Deviations from purely geometric MCIA predictions arise due to factors not captured by the model, such as buffer-layer thickness, oxygen-vacancy accumulation, and details of the substrate surface chemistry. Sub-optimal interface preparation (e.g., oxide desorption) can suppress orientation selectivity.

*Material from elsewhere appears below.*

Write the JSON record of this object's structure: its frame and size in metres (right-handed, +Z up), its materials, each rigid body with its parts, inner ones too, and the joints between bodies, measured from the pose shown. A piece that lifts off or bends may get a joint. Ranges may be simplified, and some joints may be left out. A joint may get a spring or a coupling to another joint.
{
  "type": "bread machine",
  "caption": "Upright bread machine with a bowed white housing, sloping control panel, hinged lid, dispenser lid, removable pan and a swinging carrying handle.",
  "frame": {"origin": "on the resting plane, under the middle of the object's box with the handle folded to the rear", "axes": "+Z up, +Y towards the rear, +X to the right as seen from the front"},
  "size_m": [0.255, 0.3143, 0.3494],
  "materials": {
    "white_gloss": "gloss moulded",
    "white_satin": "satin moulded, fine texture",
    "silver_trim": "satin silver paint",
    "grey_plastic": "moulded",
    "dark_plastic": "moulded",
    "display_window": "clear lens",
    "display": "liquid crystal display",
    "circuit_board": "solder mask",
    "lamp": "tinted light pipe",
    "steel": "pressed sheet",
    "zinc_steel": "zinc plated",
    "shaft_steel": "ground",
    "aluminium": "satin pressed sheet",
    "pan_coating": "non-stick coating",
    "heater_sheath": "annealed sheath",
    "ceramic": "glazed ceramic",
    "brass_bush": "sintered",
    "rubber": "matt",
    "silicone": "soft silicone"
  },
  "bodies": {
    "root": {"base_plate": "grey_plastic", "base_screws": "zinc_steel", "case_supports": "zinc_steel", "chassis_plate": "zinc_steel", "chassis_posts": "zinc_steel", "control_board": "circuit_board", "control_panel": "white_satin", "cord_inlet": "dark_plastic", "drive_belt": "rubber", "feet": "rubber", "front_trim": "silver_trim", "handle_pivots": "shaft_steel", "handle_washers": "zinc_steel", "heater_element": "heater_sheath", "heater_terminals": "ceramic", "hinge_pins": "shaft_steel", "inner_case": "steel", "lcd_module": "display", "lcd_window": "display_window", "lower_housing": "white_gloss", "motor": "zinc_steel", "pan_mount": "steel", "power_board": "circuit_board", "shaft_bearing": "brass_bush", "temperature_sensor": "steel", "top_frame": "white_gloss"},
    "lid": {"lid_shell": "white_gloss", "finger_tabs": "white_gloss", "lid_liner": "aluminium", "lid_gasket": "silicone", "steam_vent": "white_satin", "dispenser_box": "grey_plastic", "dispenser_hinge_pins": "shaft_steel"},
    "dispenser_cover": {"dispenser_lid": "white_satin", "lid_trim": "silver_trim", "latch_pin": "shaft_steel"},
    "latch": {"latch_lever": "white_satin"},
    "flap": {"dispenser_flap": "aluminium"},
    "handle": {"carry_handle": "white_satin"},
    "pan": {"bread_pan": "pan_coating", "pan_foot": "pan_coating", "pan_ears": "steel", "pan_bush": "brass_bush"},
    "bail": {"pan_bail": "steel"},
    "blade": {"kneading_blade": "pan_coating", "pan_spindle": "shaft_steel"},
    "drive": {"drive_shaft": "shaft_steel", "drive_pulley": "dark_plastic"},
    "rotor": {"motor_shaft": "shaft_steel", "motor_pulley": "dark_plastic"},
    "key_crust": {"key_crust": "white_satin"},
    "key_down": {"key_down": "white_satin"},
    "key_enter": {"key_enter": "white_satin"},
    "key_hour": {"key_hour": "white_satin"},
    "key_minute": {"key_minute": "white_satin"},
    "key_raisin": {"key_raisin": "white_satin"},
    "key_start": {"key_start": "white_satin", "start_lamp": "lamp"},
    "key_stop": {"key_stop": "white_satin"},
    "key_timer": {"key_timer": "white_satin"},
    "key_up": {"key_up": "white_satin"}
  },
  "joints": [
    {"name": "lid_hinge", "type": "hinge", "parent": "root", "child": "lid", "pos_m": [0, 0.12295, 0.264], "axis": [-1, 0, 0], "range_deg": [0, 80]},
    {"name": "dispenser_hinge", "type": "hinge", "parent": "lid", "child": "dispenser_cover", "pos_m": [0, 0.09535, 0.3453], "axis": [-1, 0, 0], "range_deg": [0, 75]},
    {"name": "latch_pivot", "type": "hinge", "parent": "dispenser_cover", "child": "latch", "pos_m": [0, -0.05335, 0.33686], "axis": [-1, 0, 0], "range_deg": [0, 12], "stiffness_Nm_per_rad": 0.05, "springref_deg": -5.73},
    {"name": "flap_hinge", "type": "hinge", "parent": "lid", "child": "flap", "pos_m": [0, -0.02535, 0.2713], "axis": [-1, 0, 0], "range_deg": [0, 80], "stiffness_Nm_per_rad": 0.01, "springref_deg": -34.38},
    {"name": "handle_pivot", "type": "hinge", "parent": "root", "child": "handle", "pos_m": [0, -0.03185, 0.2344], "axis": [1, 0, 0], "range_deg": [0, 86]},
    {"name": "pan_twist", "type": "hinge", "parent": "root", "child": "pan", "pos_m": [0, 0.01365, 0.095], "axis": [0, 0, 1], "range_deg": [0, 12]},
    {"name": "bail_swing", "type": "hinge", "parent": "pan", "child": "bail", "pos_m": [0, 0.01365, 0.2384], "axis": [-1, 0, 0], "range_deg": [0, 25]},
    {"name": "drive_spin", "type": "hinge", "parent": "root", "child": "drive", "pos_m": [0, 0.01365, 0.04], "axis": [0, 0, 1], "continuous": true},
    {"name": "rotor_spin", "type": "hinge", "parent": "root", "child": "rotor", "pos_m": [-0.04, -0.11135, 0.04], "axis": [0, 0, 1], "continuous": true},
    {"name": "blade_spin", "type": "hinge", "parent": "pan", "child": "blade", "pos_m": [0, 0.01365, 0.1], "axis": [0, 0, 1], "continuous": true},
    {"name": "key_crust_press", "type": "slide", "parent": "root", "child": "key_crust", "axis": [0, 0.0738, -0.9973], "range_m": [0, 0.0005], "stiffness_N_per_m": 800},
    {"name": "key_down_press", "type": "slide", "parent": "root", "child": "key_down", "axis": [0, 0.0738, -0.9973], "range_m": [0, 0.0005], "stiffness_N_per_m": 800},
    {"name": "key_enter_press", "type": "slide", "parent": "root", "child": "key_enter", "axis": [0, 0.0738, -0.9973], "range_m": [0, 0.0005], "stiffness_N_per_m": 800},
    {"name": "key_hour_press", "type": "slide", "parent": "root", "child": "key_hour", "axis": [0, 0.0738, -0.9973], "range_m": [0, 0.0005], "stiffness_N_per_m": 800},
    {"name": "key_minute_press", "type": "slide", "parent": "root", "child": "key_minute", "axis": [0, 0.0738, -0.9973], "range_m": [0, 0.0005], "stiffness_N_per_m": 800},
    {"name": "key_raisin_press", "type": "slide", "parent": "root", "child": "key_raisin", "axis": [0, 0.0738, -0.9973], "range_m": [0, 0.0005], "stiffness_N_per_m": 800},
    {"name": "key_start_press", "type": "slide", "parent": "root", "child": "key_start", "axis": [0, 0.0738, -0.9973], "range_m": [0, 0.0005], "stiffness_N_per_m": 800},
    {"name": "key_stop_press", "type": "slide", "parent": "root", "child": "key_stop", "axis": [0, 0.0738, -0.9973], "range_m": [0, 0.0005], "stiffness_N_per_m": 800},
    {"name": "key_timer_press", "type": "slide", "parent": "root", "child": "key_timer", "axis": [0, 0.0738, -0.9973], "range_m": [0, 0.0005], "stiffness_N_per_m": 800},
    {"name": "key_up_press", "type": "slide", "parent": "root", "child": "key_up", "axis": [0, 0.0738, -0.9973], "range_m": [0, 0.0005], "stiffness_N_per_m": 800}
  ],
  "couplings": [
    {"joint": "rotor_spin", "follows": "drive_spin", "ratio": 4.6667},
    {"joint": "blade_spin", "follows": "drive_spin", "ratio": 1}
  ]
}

6. Utility and Limitations in Heteroepitaxial Integration

MCIA offers a physically motivated, computationally tractable metric for orientation selection in lattice-mismatched epitaxy. Its successful application to Er$^{3+}$:TiO$_2$ films on III-V substrates provides a rational approach to engineering smooth, orientation-controlled interfaces necessary for hybrid quantum photonic devices (Hammer et al., 5 Nov 2025). MCIA modeling is most predictive under kinetic growth conditions dominated by geometric registry and limited adatom migration.

The framework, however, is constrained by its geometric nature; it does not capture interface energetics arising from dissimilar bonding, surface reconstructions, or interfacial diffusion. As evidenced by discrepancies under high-temperature or chemically dynamic conditions, thermodynamic and non-stoichiometric factors may override the MCIA preference.

A plausible implication is that MCIA is a reliable first-pass screening tool for orientation preference, but comprehensive predictions for heteroepitaxy interfaces—particularly in technologically relevant systems combining disparate materials functionalities—require integration of MCIA with atomistic or electronic structure computations.